■ What to do: Which lines run from the first one up to and including the one with "RING_DEPTH = 0.3"? Print exactly those.

==*==

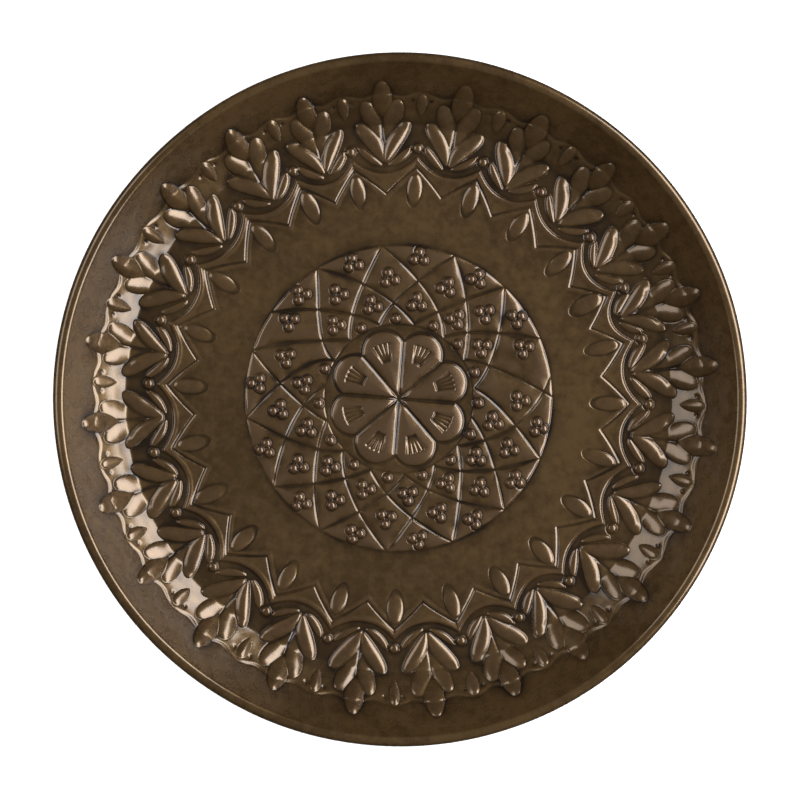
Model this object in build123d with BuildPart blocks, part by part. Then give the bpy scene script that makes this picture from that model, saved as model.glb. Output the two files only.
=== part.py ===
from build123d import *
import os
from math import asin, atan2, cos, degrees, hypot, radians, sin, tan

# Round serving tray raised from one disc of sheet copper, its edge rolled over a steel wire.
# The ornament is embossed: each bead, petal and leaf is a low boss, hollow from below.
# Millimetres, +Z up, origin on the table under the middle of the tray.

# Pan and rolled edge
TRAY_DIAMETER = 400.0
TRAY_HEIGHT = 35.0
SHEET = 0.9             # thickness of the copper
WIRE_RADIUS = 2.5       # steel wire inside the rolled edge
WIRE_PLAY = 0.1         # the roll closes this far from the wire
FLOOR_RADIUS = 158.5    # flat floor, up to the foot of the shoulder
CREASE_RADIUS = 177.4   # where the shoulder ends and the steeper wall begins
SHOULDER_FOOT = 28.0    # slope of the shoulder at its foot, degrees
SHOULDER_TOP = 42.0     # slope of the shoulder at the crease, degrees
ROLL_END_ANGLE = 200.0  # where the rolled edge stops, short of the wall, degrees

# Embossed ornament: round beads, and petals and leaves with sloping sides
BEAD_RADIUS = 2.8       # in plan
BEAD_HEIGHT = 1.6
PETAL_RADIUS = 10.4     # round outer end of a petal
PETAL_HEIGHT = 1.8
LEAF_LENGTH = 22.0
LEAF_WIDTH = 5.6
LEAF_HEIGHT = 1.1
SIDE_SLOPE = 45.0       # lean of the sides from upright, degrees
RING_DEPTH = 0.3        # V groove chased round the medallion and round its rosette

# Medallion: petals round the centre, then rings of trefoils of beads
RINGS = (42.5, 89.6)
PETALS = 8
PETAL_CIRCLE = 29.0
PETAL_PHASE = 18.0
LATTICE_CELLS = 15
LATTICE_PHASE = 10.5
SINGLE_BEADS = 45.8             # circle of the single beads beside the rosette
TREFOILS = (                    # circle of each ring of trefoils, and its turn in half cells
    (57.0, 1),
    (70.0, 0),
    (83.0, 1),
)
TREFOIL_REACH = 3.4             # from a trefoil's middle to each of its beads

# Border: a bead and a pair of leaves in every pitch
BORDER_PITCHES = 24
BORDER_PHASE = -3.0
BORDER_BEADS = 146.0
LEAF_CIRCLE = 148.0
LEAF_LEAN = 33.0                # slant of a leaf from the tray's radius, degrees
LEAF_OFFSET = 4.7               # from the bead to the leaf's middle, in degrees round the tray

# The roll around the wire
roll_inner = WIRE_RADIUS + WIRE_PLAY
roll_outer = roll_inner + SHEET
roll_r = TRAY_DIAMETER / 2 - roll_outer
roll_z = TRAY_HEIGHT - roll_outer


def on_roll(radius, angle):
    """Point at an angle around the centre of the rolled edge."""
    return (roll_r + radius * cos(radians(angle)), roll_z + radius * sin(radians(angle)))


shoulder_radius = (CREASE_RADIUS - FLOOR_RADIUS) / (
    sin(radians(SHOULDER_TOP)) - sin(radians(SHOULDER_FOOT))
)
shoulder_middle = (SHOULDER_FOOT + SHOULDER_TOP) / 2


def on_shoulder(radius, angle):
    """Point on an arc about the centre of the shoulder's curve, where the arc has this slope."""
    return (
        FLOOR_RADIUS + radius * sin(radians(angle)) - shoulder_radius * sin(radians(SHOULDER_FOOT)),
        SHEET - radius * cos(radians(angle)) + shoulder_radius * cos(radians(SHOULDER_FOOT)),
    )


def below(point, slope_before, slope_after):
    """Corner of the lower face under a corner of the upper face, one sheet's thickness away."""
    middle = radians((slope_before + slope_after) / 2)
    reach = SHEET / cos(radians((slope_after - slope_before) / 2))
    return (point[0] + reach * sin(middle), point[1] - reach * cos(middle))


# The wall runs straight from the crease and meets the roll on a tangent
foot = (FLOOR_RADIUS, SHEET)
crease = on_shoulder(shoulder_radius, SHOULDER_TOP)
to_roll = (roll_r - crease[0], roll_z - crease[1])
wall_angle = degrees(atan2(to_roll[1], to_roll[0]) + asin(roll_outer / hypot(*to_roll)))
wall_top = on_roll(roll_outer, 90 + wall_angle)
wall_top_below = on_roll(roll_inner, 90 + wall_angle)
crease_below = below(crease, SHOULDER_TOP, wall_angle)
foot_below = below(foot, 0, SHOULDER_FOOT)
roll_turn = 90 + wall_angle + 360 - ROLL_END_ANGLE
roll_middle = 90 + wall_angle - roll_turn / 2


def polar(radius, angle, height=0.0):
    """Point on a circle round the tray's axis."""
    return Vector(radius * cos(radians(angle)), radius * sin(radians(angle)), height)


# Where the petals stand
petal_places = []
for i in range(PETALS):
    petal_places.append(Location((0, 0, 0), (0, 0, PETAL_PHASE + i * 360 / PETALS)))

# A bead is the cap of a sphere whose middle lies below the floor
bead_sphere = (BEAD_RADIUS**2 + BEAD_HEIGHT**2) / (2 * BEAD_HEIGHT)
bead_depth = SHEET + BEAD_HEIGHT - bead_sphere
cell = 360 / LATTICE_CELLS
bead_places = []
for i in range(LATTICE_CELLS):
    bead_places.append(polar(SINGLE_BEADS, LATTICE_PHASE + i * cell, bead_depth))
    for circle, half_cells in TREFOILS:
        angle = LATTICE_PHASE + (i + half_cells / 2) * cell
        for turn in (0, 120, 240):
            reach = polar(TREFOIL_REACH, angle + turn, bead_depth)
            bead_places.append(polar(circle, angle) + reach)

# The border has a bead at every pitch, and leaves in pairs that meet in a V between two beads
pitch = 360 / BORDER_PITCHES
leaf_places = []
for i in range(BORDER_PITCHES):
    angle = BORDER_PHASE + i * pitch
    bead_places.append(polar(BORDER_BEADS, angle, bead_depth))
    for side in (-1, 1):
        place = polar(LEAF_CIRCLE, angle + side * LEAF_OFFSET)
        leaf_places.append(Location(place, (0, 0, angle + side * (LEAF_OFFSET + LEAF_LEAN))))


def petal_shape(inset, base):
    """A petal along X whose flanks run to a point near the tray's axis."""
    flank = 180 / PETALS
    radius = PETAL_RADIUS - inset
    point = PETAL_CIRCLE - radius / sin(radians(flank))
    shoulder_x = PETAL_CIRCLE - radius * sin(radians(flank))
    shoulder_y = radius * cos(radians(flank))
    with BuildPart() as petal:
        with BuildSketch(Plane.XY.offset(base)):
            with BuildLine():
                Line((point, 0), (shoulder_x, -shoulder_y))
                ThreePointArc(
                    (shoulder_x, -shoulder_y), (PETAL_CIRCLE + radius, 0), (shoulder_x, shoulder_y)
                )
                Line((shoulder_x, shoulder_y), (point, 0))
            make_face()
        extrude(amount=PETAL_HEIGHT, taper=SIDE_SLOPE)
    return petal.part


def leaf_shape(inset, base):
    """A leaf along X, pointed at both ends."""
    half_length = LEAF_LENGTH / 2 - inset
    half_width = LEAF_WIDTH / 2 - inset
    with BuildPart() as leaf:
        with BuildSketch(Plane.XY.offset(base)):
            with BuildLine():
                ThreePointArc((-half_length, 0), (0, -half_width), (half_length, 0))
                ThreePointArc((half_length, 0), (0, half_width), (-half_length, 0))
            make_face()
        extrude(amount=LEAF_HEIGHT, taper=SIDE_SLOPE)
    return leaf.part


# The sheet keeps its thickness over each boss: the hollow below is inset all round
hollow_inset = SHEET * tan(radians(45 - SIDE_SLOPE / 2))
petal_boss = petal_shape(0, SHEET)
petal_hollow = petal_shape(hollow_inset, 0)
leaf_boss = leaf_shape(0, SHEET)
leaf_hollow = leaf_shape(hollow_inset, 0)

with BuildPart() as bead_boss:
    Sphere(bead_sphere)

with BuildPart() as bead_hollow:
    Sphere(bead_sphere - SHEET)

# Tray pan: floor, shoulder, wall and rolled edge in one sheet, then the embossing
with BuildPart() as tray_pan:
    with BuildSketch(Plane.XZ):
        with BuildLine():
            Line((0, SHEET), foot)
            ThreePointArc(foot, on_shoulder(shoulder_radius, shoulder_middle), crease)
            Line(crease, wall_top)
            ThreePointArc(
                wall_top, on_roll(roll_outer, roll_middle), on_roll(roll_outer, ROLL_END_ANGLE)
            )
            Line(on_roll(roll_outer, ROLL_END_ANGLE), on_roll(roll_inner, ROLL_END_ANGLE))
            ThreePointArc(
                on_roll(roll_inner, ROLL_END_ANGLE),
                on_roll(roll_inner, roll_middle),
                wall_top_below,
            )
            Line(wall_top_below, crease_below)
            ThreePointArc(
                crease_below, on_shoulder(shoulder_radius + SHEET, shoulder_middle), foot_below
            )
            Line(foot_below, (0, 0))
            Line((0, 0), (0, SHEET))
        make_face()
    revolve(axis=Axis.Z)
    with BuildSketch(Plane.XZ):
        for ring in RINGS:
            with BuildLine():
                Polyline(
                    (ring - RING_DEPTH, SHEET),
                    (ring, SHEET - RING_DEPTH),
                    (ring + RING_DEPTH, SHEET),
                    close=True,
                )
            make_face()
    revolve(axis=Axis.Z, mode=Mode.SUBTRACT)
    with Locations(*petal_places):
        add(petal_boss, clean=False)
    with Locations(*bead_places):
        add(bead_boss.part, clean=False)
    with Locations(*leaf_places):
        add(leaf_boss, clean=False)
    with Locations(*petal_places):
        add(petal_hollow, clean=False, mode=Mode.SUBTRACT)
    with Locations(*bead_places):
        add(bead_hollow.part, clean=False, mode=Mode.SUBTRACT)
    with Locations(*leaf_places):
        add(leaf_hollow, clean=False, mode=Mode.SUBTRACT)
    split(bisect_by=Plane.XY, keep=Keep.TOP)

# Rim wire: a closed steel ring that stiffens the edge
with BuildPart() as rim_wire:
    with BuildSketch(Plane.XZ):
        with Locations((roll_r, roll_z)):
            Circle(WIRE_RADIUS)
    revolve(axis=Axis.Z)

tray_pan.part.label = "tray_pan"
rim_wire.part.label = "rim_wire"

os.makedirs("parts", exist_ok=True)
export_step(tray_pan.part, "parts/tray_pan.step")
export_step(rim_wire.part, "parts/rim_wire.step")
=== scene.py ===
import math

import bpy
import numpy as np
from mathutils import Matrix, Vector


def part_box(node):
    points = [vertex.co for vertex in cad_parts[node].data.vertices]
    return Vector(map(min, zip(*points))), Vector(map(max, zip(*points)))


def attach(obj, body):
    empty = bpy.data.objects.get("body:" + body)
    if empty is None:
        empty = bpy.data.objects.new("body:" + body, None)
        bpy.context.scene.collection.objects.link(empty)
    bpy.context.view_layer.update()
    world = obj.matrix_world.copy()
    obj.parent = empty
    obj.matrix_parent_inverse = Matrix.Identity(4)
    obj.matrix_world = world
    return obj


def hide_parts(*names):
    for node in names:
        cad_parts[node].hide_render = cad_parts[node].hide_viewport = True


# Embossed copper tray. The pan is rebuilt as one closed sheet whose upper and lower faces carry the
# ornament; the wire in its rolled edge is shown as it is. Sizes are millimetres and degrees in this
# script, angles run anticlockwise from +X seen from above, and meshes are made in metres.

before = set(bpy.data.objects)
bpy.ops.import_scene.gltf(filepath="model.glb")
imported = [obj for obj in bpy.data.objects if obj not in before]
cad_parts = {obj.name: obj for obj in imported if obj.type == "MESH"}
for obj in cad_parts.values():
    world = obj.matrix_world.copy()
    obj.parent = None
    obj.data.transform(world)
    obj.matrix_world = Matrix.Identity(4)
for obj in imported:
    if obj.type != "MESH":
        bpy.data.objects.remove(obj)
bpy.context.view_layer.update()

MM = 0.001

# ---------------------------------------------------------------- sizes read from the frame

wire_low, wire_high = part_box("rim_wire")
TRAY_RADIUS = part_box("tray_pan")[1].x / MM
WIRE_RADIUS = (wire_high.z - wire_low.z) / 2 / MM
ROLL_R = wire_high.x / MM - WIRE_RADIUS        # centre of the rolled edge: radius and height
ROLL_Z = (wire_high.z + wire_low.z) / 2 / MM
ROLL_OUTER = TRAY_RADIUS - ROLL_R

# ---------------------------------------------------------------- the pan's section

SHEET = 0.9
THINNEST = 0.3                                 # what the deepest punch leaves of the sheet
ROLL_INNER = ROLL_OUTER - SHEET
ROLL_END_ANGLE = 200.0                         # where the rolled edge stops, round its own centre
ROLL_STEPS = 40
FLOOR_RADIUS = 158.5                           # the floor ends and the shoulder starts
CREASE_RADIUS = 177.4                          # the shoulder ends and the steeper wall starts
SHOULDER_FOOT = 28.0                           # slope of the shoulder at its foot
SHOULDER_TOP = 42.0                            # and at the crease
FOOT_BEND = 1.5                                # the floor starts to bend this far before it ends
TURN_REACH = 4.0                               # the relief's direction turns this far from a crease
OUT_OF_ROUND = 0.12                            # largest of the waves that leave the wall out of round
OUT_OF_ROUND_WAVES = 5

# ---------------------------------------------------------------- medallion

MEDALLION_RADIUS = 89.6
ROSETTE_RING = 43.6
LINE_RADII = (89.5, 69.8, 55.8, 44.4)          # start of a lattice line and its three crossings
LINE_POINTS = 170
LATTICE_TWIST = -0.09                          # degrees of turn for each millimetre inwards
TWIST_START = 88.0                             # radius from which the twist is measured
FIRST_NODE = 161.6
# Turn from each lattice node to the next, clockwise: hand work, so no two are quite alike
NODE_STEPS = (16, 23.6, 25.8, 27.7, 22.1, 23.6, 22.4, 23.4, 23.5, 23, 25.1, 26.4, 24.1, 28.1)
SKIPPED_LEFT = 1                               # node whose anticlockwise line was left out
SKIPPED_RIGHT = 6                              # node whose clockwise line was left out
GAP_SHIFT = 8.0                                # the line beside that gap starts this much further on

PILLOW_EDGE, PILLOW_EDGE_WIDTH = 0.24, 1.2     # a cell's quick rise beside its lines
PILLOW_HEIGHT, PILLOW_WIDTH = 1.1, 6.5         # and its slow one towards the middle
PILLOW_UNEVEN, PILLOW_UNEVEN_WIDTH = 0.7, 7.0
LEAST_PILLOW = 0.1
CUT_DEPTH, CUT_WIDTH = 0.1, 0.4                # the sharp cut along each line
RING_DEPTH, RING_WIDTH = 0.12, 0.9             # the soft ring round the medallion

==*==

■ Response:
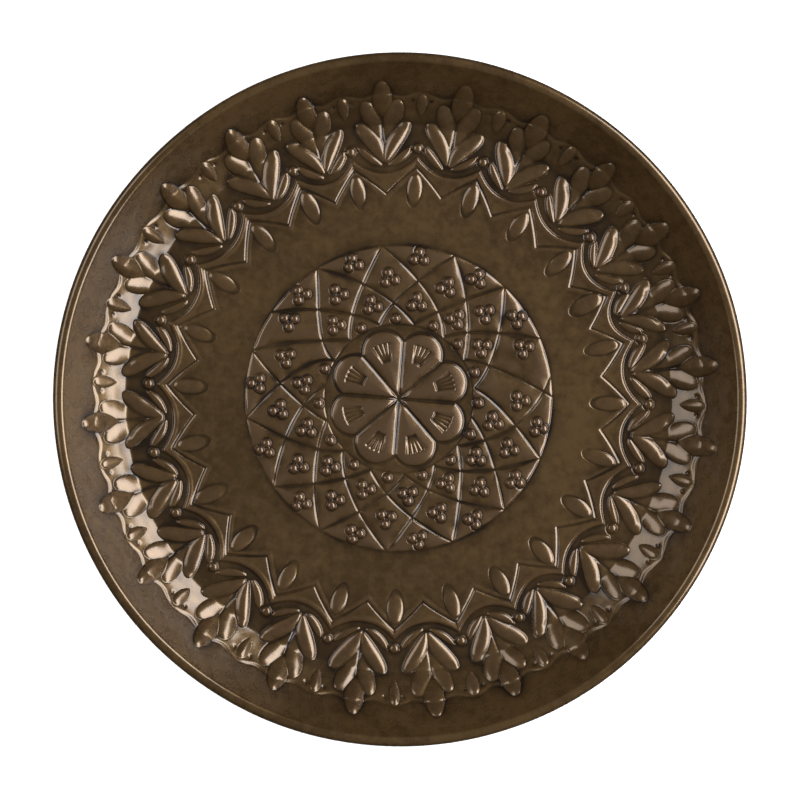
Model this object in build123d with BuildPart blocks, part by part. Then give the bpy scene script that makes this picture from that model, saved as model.glb. Output the two files only.
=== part.py ===
from build123d import *
import os
from math import asin, atan2, cos, degrees, hypot, radians, sin, tan

# Round serving tray raised from one disc of sheet copper, its edge rolled over a steel wire.
# The ornament is embossed: each bead, petal and leaf is a low boss, hollow from below.
# Millimetres, +Z up, origin on the table under the middle of the tray.

# Pan and rolled edge
TRAY_DIAMETER = 400.0
TRAY_HEIGHT = 35.0
SHEET = 0.9             # thickness of the copper
WIRE_RADIUS = 2.5       # steel wire inside the rolled edge
WIRE_PLAY = 0.1         # the roll closes this far from the wire
FLOOR_RADIUS = 158.5    # flat floor, up to the foot of the shoulder
CREASE_RADIUS = 177.4   # where the shoulder ends and the steeper wall begins
SHOULDER_FOOT = 28.0    # slope of the shoulder at its foot, degrees
SHOULDER_TOP = 42.0     # slope of the shoulder at the crease, degrees
ROLL_END_ANGLE = 200.0  # where the rolled edge stops, short of the wall, degrees

# Embossed ornament: round beads, and petals and leaves with sloping sides
BEAD_RADIUS = 2.8       # in plan
BEAD_HEIGHT = 1.6
PETAL_RADIUS = 10.4     # round outer end of a petal
PETAL_HEIGHT = 1.8
LEAF_LENGTH = 22.0
LEAF_WIDTH = 5.6
LEAF_HEIGHT = 1.1
SIDE_SLOPE = 45.0       # lean of the sides from upright, degrees
RING_DEPTH = 0.3        # V groove chased round the medallion and round its rosette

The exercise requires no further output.